_INSTRUCTIONS FOR THE TASK_: Every record below should be printed exactly as it appears.

_DATA SHOWN_:
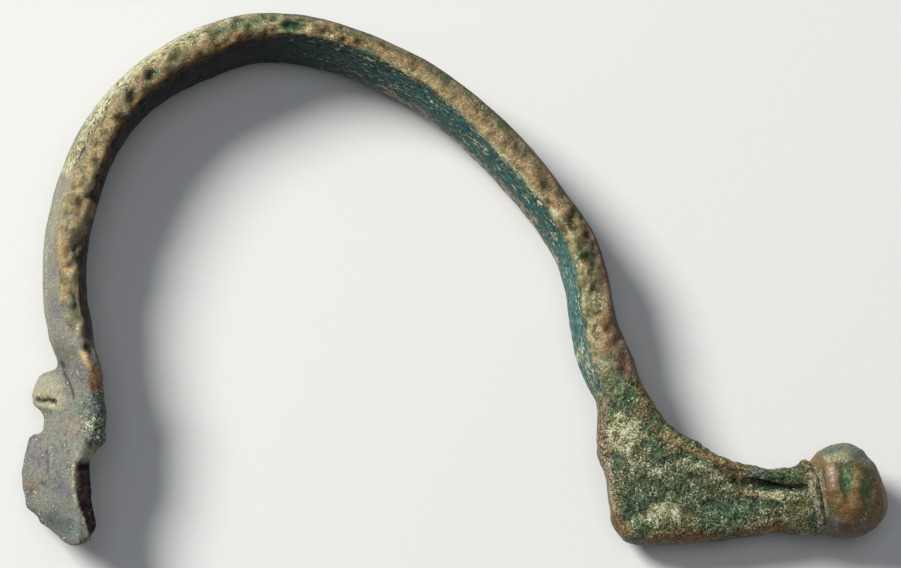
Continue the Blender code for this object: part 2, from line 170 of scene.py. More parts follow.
# Edges that lie a little off the plain solid: corners as right and down, radius, direction
# in degrees turned from the right towards up, move in mm.
BODY_PUSHES = [
    # head, with its left edge, lug, tip, break and brow
    (((24, 448), (25, 456)), 11, 170, -0.12),
    (((24, 492), (25, 499)), 11, -172, -0.15),
    (((40, 520), (46, 526)), 11, -129, -0.15),
    (((38, 378), (32, 392)), 12, 150, -0.18),
    (((58, 349), (60, 357)), 12, -160, 0.17),
    (((53, 531), (81, 540)), 12, -100, 0.15),
    (((95, 464), (94, 478)), 12, -5, -0.35),
    (((94, 493), (96, 522)), 12, 5, -0.2),
    (((107, 394), (108, 403), (109, 425), (101, 448)), 12, 5, -0.22),
    # foot, with its heel, lower edge, upper edge and neck
    (((593, 412), (594, 436)), 16, 178, -0.32),
    (((601, 480), (603, 495), (606, 512)), 16, -172, -0.36),
    (((630, 540), (655, 542), (700, 539), (762, 532)), 12, -88, 0.18),
    (((712, 537), (745, 533)), 12, -84, 0.12),
    (((646, 404), (674, 432), (701, 448)), 12, 50, 0.22),
    (((730, 458), (760, 463)), 12, 80, -0.2),
    (((775, 463), (790, 461)), 12, 96, -0.4),
]

# How far the near edge of the bow's inner side leans into the opening: length along the run,
# then the move, both in mm.
BOW_LIP = (
    (14.0, 0.0), (16.5, 0.1), (19.0, 0.3), (22.0, 0.4), (30.0, 0.35), (35.0, 0.25), (46.0, 0.0),
)

KNOB_PUSHES = [
    (((830, 532), (844, 536)), 24, -102, 0.14), (((866, 527), (880, 512)), 24, -45, 0.25),
    (((876, 458), (884, 474)), 24, 28, -0.34), (((818, 446), (822, 454)), 16, 122, -0.1),
]

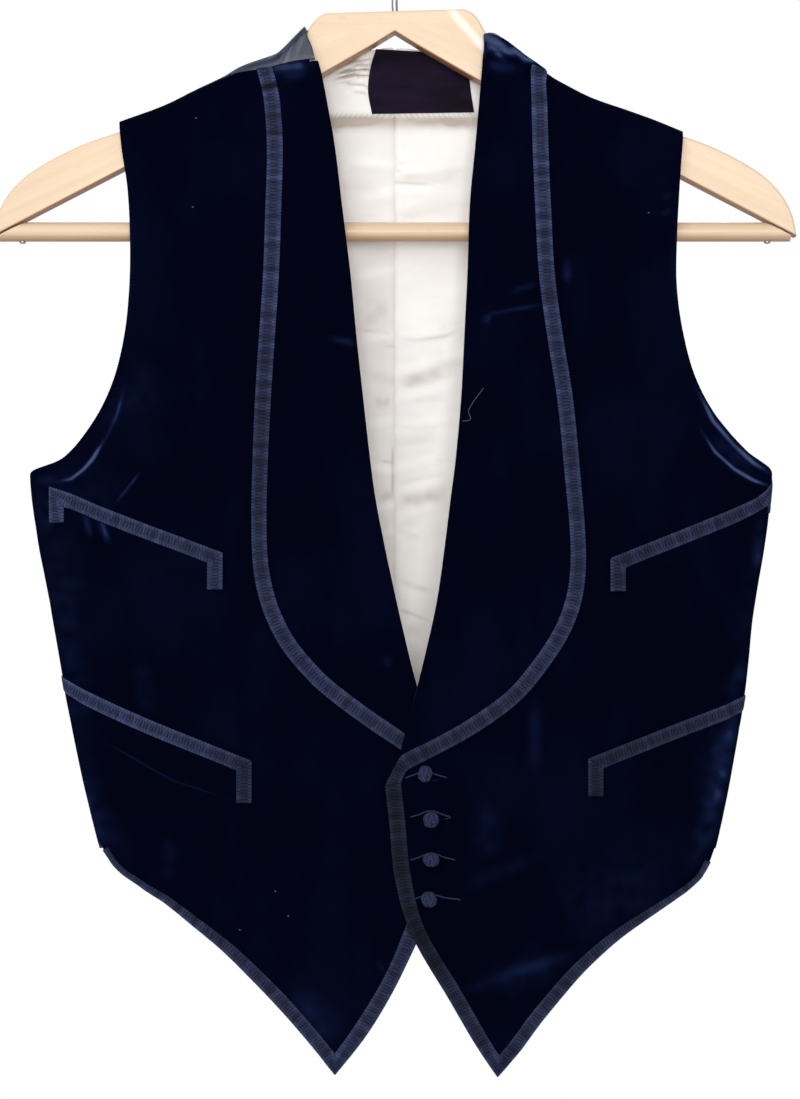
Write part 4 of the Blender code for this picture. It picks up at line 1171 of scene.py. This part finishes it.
class MakeFronts(Maker, bpy.types.Operator):
    """Add the two velvet fronts, with flat braid down their edges, round the points and along the hems"""
    bl_idname = "waistcoat.make_fronts"
    bl_label = "Fronts"

    def make(self, sizes):
        thick = sizes.braid / METRE
        for side in SIDES:
            pattern = front_pattern(side)
            relief = front_relief(side)
            rows = lay(side, "front", pattern, 0.0, relief)
            front = add_cloth(f"front_{side}_cloth", rows, pattern_uv(side, pattern),
                              sizes.velvet / METRE, "velvet", f"front_{side}", inside="lining",
                              paint=nap_and_painted_light(side))

            def out(x, z):
                return SEWN_GAP + thick + relief(x, z)

            tape = ribbon(f"braid_edge_{side}_tape", side, edge_braid_line(side), out, thick,
                          BRAID_PAINTED_LIGHT[f"edge_{side}"], f"braid_edge_{side}")
            declare_cut(pattern)


COLLAR_STEPS = 26
ROLL_STEPS = 7
TURN_IN = 6.0               # how far the collar goes on behind the front, past its roll


class MakeCollars(Maker, bpy.types.Operator):
    """Add the shawl collar, rolled over the edge of the neck opening, with braid round its outer edge"""
    bl_idname = "waistcoat.make_collars"
    bl_label = "Collar"

    def make(self, sizes):
        for side in SIDES:
            out = SEWN_GAP + sizes.collar / METRE
            relief = front_relief(side)
            pattern = []
            for course in COLLARS[side]:
                outer, inner = course_ends(side, course)
                keep = 1 - min(ROLL / (inner - outer).length, 0.5)
                pattern.append([on_course(side, course, keep * i / COLLAR_STEPS)
                                for i in range(COLLAR_STEPS + 1)])
            seam = [Vector((spot.x, over_front(side, spot.x) - 0.3)) for spot in pattern[0]]
            if min(end.y - spot.y for end, spot in zip(seam, pattern[0])) > 1.0:
                pattern.insert(0, seam)
            rows, uv = [], []
            for row in finer(pattern, CLOTH_PITCH):
                places, maps = self.rolled(side, row, out, relief)
                rows.append(places)
                uv.append(maps)
            collar = add_cloth(f"collar_{side}_cloth", rows, pattern_uv(side, uv), sizes.collar / METRE,
                               "velvet", f"collar_{side}", paint=nap_and_painted_light(side))
            tape = self.braid(side, sizes, relief)
            declare_cut(uv)

    def rolled(self, side, row, out, relief):
        """A row of the collar, carried round the roll at the neck edge to the inside of the front."""
        places = [place(side, "front", x, z, out + relief(x, z)) for x, z in row]
        maps = [Vector(spot) for spot in row]
        end, inwards = row[-1], (row[-1] - row[-2]).normalized()
        centre = out - ROLL + relief(*end)
        for i in range(1, ROLL_STEPS + 1):
            turn = math.pi * i / ROLL_STEPS
            x, z = end + inwards * ROLL * math.sin(turn)
            places.append(place(side, "front", x, z, centre + ROLL * math.cos(turn)))
            maps.append(end + inwards * ROLL * turn)
        x, z = end - inwards * TURN_IN
        places.append(place(side, "front", x, z, centre - ROLL))
        maps.append(end + inwards * (ROLL * math.pi + TURN_IN))
        return places, maps

    def braid(self, side, sizes, relief):
        """The braid round the collar's outer edge. The left one turns down the front below it."""
        thick = sizes.braid / METRE
        on_front = SEWN_GAP + thick
        on_collar = on_front + SEWN_GAP + sizes.collar / METRE
        edge = []
        for course in COLLARS[side]:
            outer, inner = course_ends(side, course)
            share = min(BRAID_WIDTH / (inner - outer).length, 0.8)
            edge.append((on_course(side, course, 0.0), on_course(side, course, share)))
        if side == "left":
            edge.append(tuple(Vector(spot) for spot in BREAK_TURN))
            joint = next(course for course in FRONT[side] if course.inner_z == EDGE_BRAID_TOP[side])
            outer, inner = course_ends(side, joint)
            share = 1 - BRAID_WIDTH / (inner - outer).length
            edge.append(tuple(on_course(side, joint, at) + Vector((0.0, 0.2)) for at in (share, 1.0)))
        turn_z = COLLARS[side][-1].inner_z

        def out(x, z):
            down = ease(-z, -turn_z, -turn_z + 16.0) if side == "left" else 0.0
            return on_collar + (on_front - on_collar) * down + relief(x, z)

        return ribbon(f"braid_collar_{side}_tape", side, edge, out, thick, BRAID_PAINTED_LIGHT[f"collar_{side}"],
                      f"braid_collar_{side}")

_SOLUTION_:
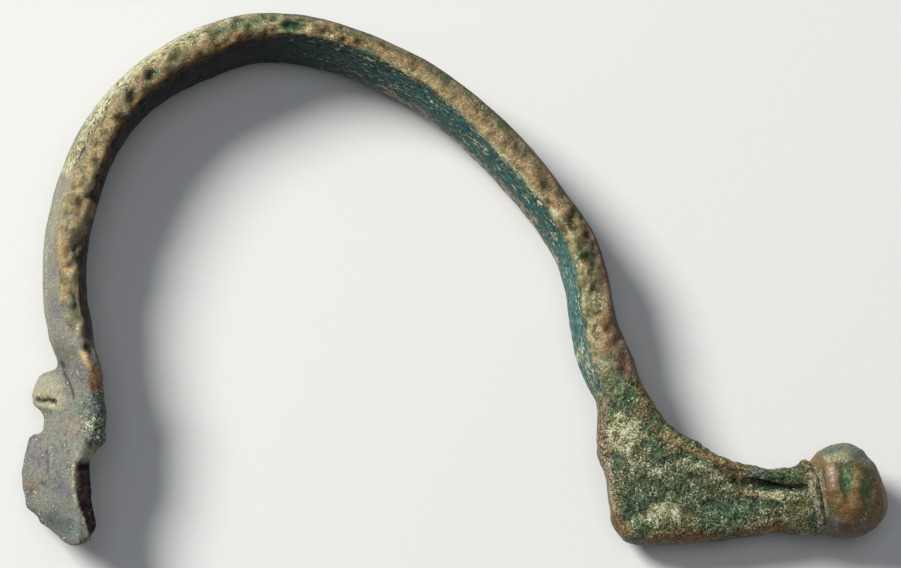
Continue the Blender code for this object: part 2, from line 170 of scene.py. More parts follow.
# Edges that lie a little off the plain solid: corners as right and down, radius, direction
# in degrees turned from the right towards up, move in mm.
BODY_PUSHES = [
    # head, with its left edge, lug, tip, break and brow
    (((24, 448), (25, 456)), 11, 170, -0.12),
    (((24, 492), (25, 499)), 11, -172, -0.15),
    (((40, 520), (46, 526)), 11, -129, -0.15),
    (((38, 378), (32, 392)), 12, 150, -0.18),
    (((58, 349), (60, 357)), 12, -160, 0.17),
    (((53, 531), (81, 540)), 12, -100, 0.15),
    (((95, 464), (94, 478)), 12, -5, -0.35),
    (((94, 493), (96, 522)), 12, 5, -0.2),
    (((107, 394), (108, 403), (109, 425), (101, 448)), 12, 5, -0.22),
    # foot, with its heel, lower edge, upper edge and neck
    (((593, 412), (594, 436)), 16, 178, -0.32),
    (((601, 480), (603, 495), (606, 512)), 16, -172, -0.36),
    (((630, 540), (655, 542), (700, 539), (762, 532)), 12, -88, 0.18),
    (((712, 537), (745, 533)), 12, -84, 0.12),
    (((646, 404), (674, 432), (701, 448)), 12, 50, 0.22),
    (((730, 458), (760, 463)), 12, 80, -0.2),
    (((775, 463), (790, 461)), 12, 96, -0.4),
]

# How far the near edge of the bow's inner side leans into the opening: length along the run,
# then the move, both in mm.
BOW_LIP = (
    (14.0, 0.0), (16.5, 0.1), (19.0, 0.3), (22.0, 0.4), (30.0, 0.35), (35.0, 0.25), (46.0, 0.0),
)

KNOB_PUSHES = [
    (((830, 532), (844, 536)), 24, -102, 0.14), (((866, 527), (880, 512)), 24, -45, 0.25),
    (((876, 458), (884, 474)), 24, 28, -0.34), (((818, 446), (822, 454)), 16, 122, -0.1),
]

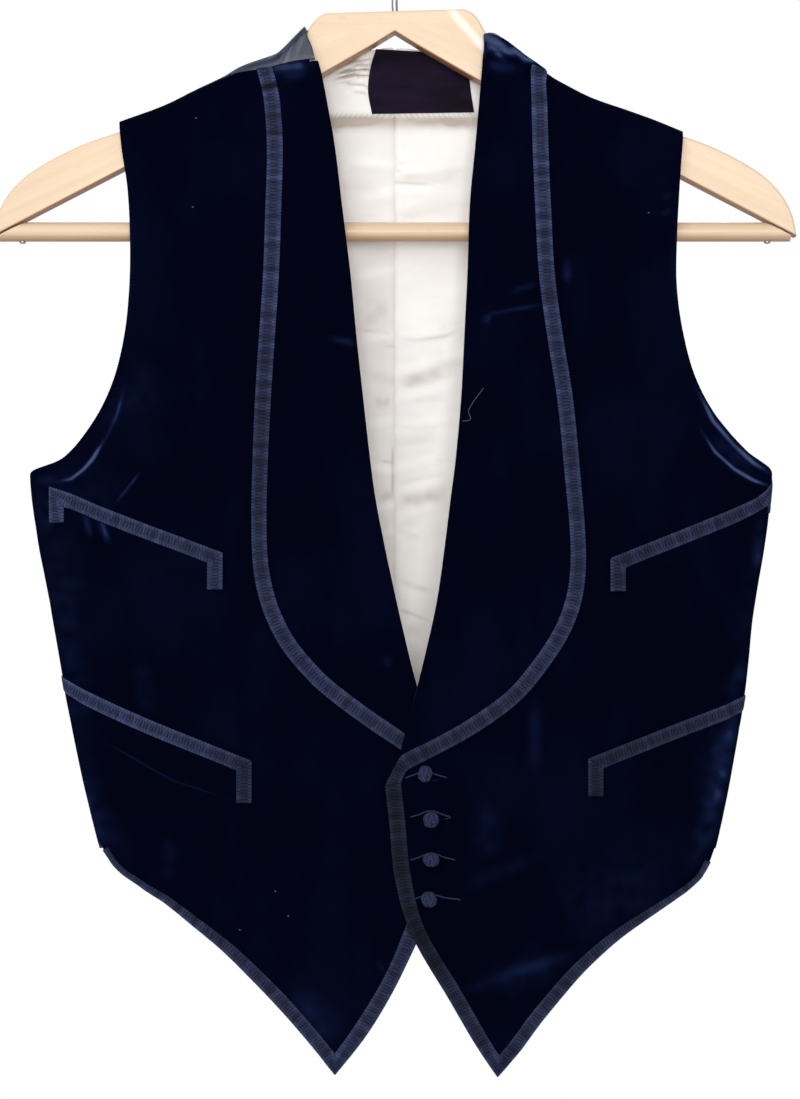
Write part 4 of the Blender code for this picture. It picks up at line 1171 of scene.py. This part finishes it.
class MakeFronts(Maker, bpy.types.Operator):
    """Add the two velvet fronts, with flat braid down their edges, round the points and along the hems"""
    bl_idname = "waistcoat.make_fronts"
    bl_label = "Fronts"

    def make(self, sizes):
        thick = sizes.braid / METRE
        for side in SIDES:
            pattern = front_pattern(side)
            relief = front_relief(side)
            rows = lay(side, "front", pattern, 0.0, relief)
            front = add_cloth(f"front_{side}_cloth", rows, pattern_uv(side, pattern),
                              sizes.velvet / METRE, "velvet", f"front_{side}", inside="lining",
                              paint=nap_and_painted_light(side))

            def out(x, z):
                return SEWN_GAP + thick + relief(x, z)

            tape = ribbon(f"braid_edge_{side}_tape", side, edge_braid_line(side), out, thick,
                          BRAID_PAINTED_LIGHT[f"edge_{side}"], f"braid_edge_{side}")
            declare_cut(pattern)


COLLAR_STEPS = 26
ROLL_STEPS = 7
TURN_IN = 6.0               # how far the collar goes on behind the front, past its roll


class MakeCollars(Maker, bpy.types.Operator):
    """Add the shawl collar, rolled over the edge of the neck opening, with braid round its outer edge"""
    bl_idname = "waistcoat.make_collars"
    bl_label = "Collar"

    def make(self, sizes):
        for side in SIDES:
            out = SEWN_GAP + sizes.collar / METRE
            relief = front_relief(side)
            pattern = []
            for course in COLLARS[side]:
                outer, inner = course_ends(side, course)
                keep = 1 - min(ROLL / (inner - outer).length, 0.5)
                pattern.append([on_course(side, course, keep * i / COLLAR_STEPS)
                                for i in range(COLLAR_STEPS + 1)])
            seam = [Vector((spot.x, over_front(side, spot.x) - 0.3)) for spot in pattern[0]]
            if min(end.y - spot.y for end, spot in zip(seam, pattern[0])) > 1.0:
                pattern.insert(0, seam)
            rows, uv = [], []
            for row in finer(pattern, CLOTH_PITCH):
                places, maps = self.rolled(side, row, out, relief)
                rows.append(places)
                uv.append(maps)
            collar = add_cloth(f"collar_{side}_cloth", rows, pattern_uv(side, uv), sizes.collar / METRE,
                               "velvet", f"collar_{side}", paint=nap_and_painted_light(side))
            tape = self.braid(side, sizes, relief)
            declare_cut(uv)

    def rolled(self, side, row, out, relief):
        """A row of the collar, carried round the roll at the neck edge to the inside of the front."""
        places = [place(side, "front", x, z, out + relief(x, z)) for x, z in row]
        maps = [Vector(spot) for spot in row]
        end, inwards = row[-1], (row[-1] - row[-2]).normalized()
        centre = out - ROLL + relief(*end)
        for i in range(1, ROLL_STEPS + 1):
            turn = math.pi * i / ROLL_STEPS
            x, z = end + inwards * ROLL * math.sin(turn)
            places.append(place(side, "front", x, z, centre + ROLL * math.cos(turn)))
            maps.append(end + inwards * ROLL * turn)
        x, z = end - inwards * TURN_IN
        places.append(place(side, "front", x, z, centre - ROLL))
        maps.append(end + inwards * (ROLL * math.pi + TURN_IN))
        return places, maps

    def braid(self, side, sizes, relief):
        """The braid round the collar's outer edge. The left one turns down the front below it."""
        thick = sizes.braid / METRE
        on_front = SEWN_GAP + thick
        on_collar = on_front + SEWN_GAP + sizes.collar / METRE
        edge = []
        for course in COLLARS[side]:
            outer, inner = course_ends(side, course)
            share = min(BRAID_WIDTH / (inner - outer).length, 0.8)
            edge.append((on_course(side, course, 0.0), on_course(side, course, share)))
        if side == "left":
            edge.append(tuple(Vector(spot) for spot in BREAK_TURN))
            joint = next(course for course in FRONT[side] if course.inner_z == EDGE_BRAID_TOP[side])
            outer, inner = course_ends(side, joint)
            share = 1 - BRAID_WIDTH / (inner - outer).length
            edge.append(tuple(on_course(side, joint, at) + Vector((0.0, 0.2)) for at in (share, 1.0)))
        turn_z = COLLARS[side][-1].inner_z

        def out(x, z):
            down = ease(-z, -turn_z, -turn_z + 16.0) if side == "left" else 0.0
            return on_collar + (on_front - on_collar) * down + relief(x, z)

        return ribbon(f"braid_collar_{side}_tape", side, edge, out, thick, BRAID_PAINTED_LIGHT[f"collar_{side}"],
                      f"braid_collar_{side}")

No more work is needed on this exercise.